Stated exercise: In the listing below, pick out lines with "this".

Information shown:
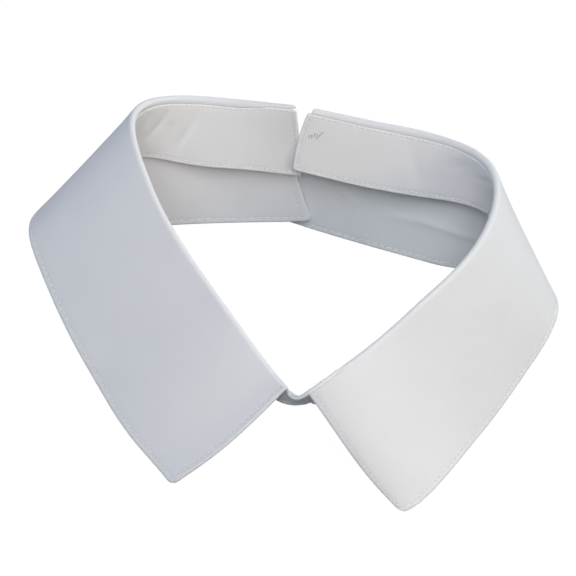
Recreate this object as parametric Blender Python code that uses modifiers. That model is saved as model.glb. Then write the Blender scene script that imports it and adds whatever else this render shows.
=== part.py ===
"""A detachable shirt collar of white cotton, standing by itself and open at the back.

It is one band, the stand, and two leaves that roll over the stand's top edge and fall outside
it. The front is at -Y, and left and right are as the front is seen, so left is -X. Each row of
the tables is one section across the collar: a roll at the fold, the leaf that falls from it to
the table, and the stand that hangs inside it. A smooth curve through the rows gives every
section between them. Sizes here are in millimetres and heights are above the table. The whole
is built about the tables' own zero and moved last, so that its middle in plan is at x = y = 0.
"""

import math
from typing import NamedTuple

import bmesh
import bpy
import numpy as np
from mathutils import Matrix, Vector

MM = 0.001

# The collar's middle in plan, in the tables' own x and y
PLAN_MIDDLE = Vector((1.0, 25.6, 0.0))

# Cloth: two plies and their interlining, sewn as one wall
CLOTH = 1.1
SEAM_GAP = 0.3
ROLL_RADIUS = 0.75
LIP = 0.4
LEAF_BELLY = math.radians(3)
STAND_BELLY = math.radians(2)
POINT_ROUND = 2.6
LEFT_BACK_ROUND = 1.8
BACK_CORNER_ROUND = 0.8
STAND_CORNER_ROUND = 1.1

# Where a leaf's lower edge lies on the table it reaches this far into it, to be cut flat
RESTING = -0.15

# The length of fold over which the way out from it turns, so that it turns gently at the front
TURN_LENGTH = 12.0

# How far the stand's cut ends run past the leaves' ends, at the stand's top edge and foot
STAND_END_LEFT = (0.5, 2.9)
STAND_END_RIGHT = (2.2, 5.9)

# The button sewn to the outer face of the stand's right end
BUTTON_RADIUS = 4.0
BUTTON_THICK = 1.8
BUTTON_DISH = 0.5
BUTTON_RIM = 1.0
BUTTON_FROM_END = 5.5
BUTTON_BELOW_FOLD = 11.5
THREAD_HOLE_RADIUS = 0.5
THREAD_HOLE_PITCH = 1.9

# Mesh steps
LEAF_STEPS = 40
ROLL_STEPS = 5
FALL_STEPS = 7
STAND_STEPS = 84
STAND_RISE_STEPS = 4


class Row(NamedTuple):
    """One section across the collar. Sweep is how far the leaf's lower edge runs on towards
    the front, along the fold; lean is how far the stand's foot stands out from the fold."""

    x: float
    y: float
    top: float
    lean: float
    foot: float
    flare: float
    sweep: float
    hem: float


# Each side from the opening at the back to the gap at the front
LEFT = (
    Row(-0.4, 89.3, 55.2, -0.1, 26.2, 3.9, -6.6, 4.6),
    Row(-21.0, 92.8, 54.1, -4.8, 28.8, -0.1, 3.5, 1.2),
    Row(-40.7, 89.3, 57.3, -1.2, 30.6, 3.3, 12.6, 4.7),
    Row(-53.2, 72.1, 63.3, 8.2, 39.5, 25.7, 1.1, 20.2),
    Row(-49.8, 49.1, 60.3, 6.5, 38.4, 34.1, -12.2, 26.2),
    Row(-40.5, 28.8, 53.3, 3.5, 33.5, 32.2, -15.9, 18.3),
    Row(-28.0, 10.0, 46.3, 1.0, 28.2, 32.5, -16.1, 9.7),
    Row(-14.9, -8.2, 39.8, -1.6, 24.2, 33.4, -14.7, 3.0),
    Row(-0.1, -26.0, 31.8, -5.2, 22.2, 34.2, -13.7, -0.2),
)
RIGHT = (
    Row(5.9, 89.3, 54.2, -4.9, 30.6, 6.3, -9.0, -0.1),
    Row(27.9, 85.5, 52.3, -5.8, 28.9, -0.5, -2.3, -0.4),
    Row(49.7, 78.0, 52.8, -3.9, 29.7, -0.6, 4.9, 0.3),
    Row(64.3, 60.7, 55.4, 2.4, 32.7, 14.4, 0.7, 5.0),
    Row(64.7, 38.9, 53.8, 4.0, 33.1, 22.5, -9.2, 10.7),
    Row(55.4, 17.6, 50.5, 3.8, 31.5, 19.4, -11.3, 5.2),
    Row(41.1, -0.7, 47.3, 3.0, 29.0, 21.7, -11.4, 1.5),
    Row(25.4, -18.3, 43.1, 0.5, 26.6, 25.7, -12.8, 0.6),
    Row(7.3, -32.6, 37.2, -7.6, 26.2, 28.6, -16.5, 0.1),
)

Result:
Recreate this object as parametric Blender Python code that uses modifiers. That model is saved as model.glb. Then write the Blender scene script that imports it and adds whatever else this render shows.
# Where a leaf's lower edge lies on the table it reaches this far into it, to be cut flat